## COLLECTED DATA
#####

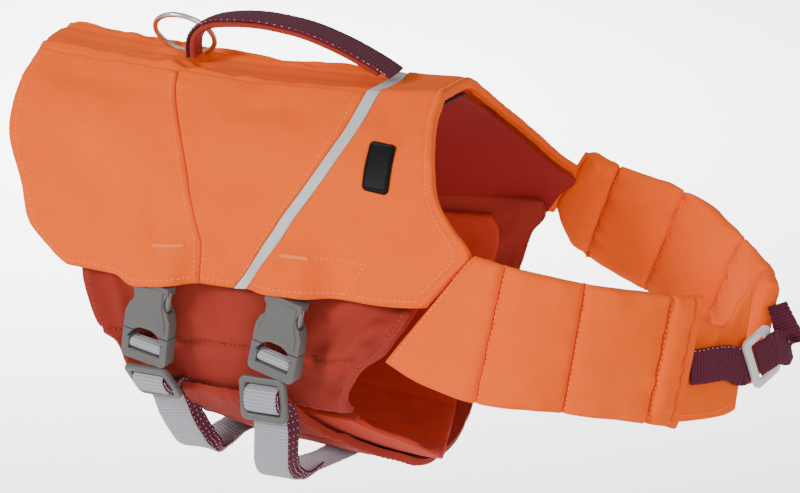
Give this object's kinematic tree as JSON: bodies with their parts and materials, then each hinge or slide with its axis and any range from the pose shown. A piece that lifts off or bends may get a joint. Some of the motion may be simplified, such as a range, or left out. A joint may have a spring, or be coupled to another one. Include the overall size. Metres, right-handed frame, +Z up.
{
  "type": "dog life jacket",
  "caption": "Padded life jacket for a dog, filled out with no wearer: saddle back with a grab handle, quilted neck arms, belly panel and side-release buckles on the right.",
  "frame": {"origin": "inner face of the jacket on the middle of the back, under the middle of the grab handle", "axes": "+X to the dog's head, +Y to the dog's left, +Z up"},
  "size_m": [0.5174, 0.2485, 0.2859],
  "materials": {
    "orange_shell": "plain woven shell cloth",
    "rust_shell": "plain woven shell cloth",
    "red_lining": "fine woven lining",
    "reflective_tape": "glass bead tape",
    "burgundy_webbing": "ribbed webbing",
    "grey_webbing": "ribbed webbing",
    "grey_plastic": "moulded, fine grain",
    "steel_wire": "tumbled",
    "cast_alloy": "satin",
    "black_label": "matt"
  },
  "bodies": {
    "jacket": {"rear_panel_right": "orange_shell", "mid_panel_right": "orange_shell", "rear_panel_left": "orange_shell", "mid_panel_left": "orange_shell", "spine_band": "orange_shell", "front_yoke": "orange_shell", "reflective_stripe": "reflective_tape", "body_lining": "red_lining", "shoulder_label": "black_label", "flank_right": "rust_shell", "flank_left": "rust_shell", "belly_panel": "rust_shell", "belly_pad": "red_lining", "neck_arm_right": "orange_shell", "neck_arm_left": "orange_shell", "front_flap": "orange_shell", "handle_webbing": "burgundy_webbing", "handle_pad": "rust_shell", "buckle_female_rear": "grey_plastic", "buckle_male_rear": "grey_plastic", "bar_wrap_rear": "grey_webbing", "slider_rear": "grey_plastic", "buckle_female_front": "grey_plastic", "buckle_male_front": "grey_plastic", "bar_wrap_front": "grey_webbing", "slider_front": "grey_plastic", "belly_strap_rear": "grey_webbing", "strap_backing_rear": "burgundy_webbing", "belly_strap_front": "grey_webbing", "strap_backing_front": "burgundy_webbing", "collar_webbing": "burgundy_webbing", "collar_hook": "cast_alloy", "collar_return": "burgundy_webbing", "neck_loop": "burgundy_webbing"},
    "ring": {"lead_ring": "steel_wire"}
  },
  "joints": [
    {"name": "ring_swing", "type": "hinge", "parent": "jacket", "child": "ring", "pos_m": [-0.066, 0, 0.016], "axis": [0, 1, 0], "range_deg": [0, 50]}
  ]
}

#####

Print back all the lines verbatim.

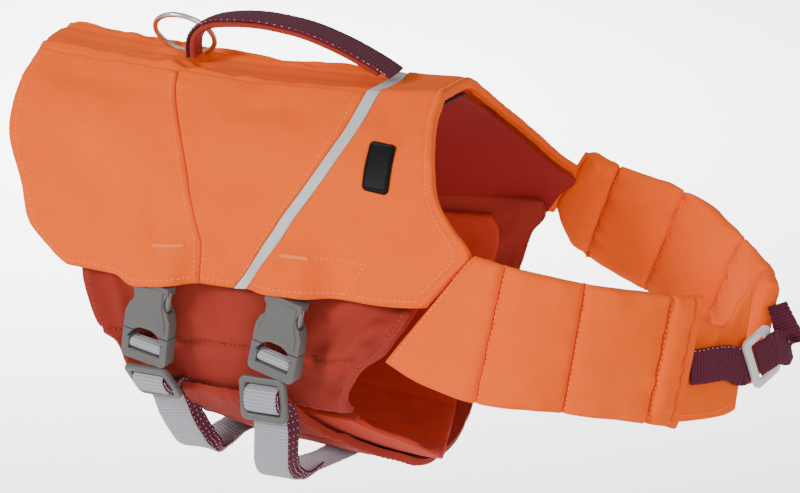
Give this object's kinematic tree as JSON: bodies with their parts and materials, then each hinge or slide with its axis and any range from the pose shown. A piece that lifts off or bends may get a joint. Some of the motion may be simplified, such as a range, or left out. A joint may have a spring, or be coupled to another one. Include the overall size. Metres, right-handed frame, +Z up.
{
  "type": "dog life jacket",
  "caption": "Padded life jacket for a dog, filled out with no wearer: saddle back with a grab handle, quilted neck arms, belly panel and side-release buckles on the right.",
  "frame": {"origin": "inner face of the jacket on the middle of the back, under the middle of the grab handle", "axes": "+X to the dog's head, +Y to the dog's left, +Z up"},
  "size_m": [0.5174, 0.2485, 0.2859],
  "materials": {
    "orange_shell": "plain woven shell cloth",
    "rust_shell": "plain woven shell cloth",
    "red_lining": "fine woven lining",
    "reflective_tape": "glass bead tape",
    "burgundy_webbing": "ribbed webbing",
    "grey_webbing": "ribbed webbing",
    "grey_plastic": "moulded, fine grain",
    "steel_wire": "tumbled",
    "cast_alloy": "satin",
    "black_label": "matt"
  },
  "bodies": {
    "jacket": {"rear_panel_right": "orange_shell", "mid_panel_right": "orange_shell", "rear_panel_left": "orange_shell", "mid_panel_left": "orange_shell", "spine_band": "orange_shell", "front_yoke": "orange_shell", "reflective_stripe": "reflective_tape", "body_lining": "red_lining", "shoulder_label": "black_label", "flank_right": "rust_shell", "flank_left": "rust_shell", "belly_panel": "rust_shell", "belly_pad": "red_lining", "neck_arm_right": "orange_shell", "neck_arm_left": "orange_shell", "front_flap": "orange_shell", "handle_webbing": "burgundy_webbing", "handle_pad": "rust_shell", "buckle_female_rear": "grey_plastic", "buckle_male_rear": "grey_plastic", "bar_wrap_rear": "grey_webbing", "slider_rear": "grey_plastic", "buckle_female_front": "grey_plastic", "buckle_male_front": "grey_plastic", "bar_wrap_front": "grey_webbing", "slider_front": "grey_plastic", "belly_strap_rear": "grey_webbing", "strap_backing_rear": "burgundy_webbing", "belly_strap_front": "grey_webbing", "strap_backing_front": "burgundy_webbing", "collar_webbing": "burgundy_webbing", "collar_hook": "cast_alloy", "collar_return": "burgundy_webbing", "neck_loop": "burgundy_webbing"},
    "ring": {"lead_ring": "steel_wire"}
  },
  "joints": [
    {"name": "ring_swing", "type": "hinge", "parent": "jacket", "child": "ring", "pos_m": [-0.066, 0, 0.016], "axis": [0, 1, 0], "range_deg": [0, 50]}
  ]
}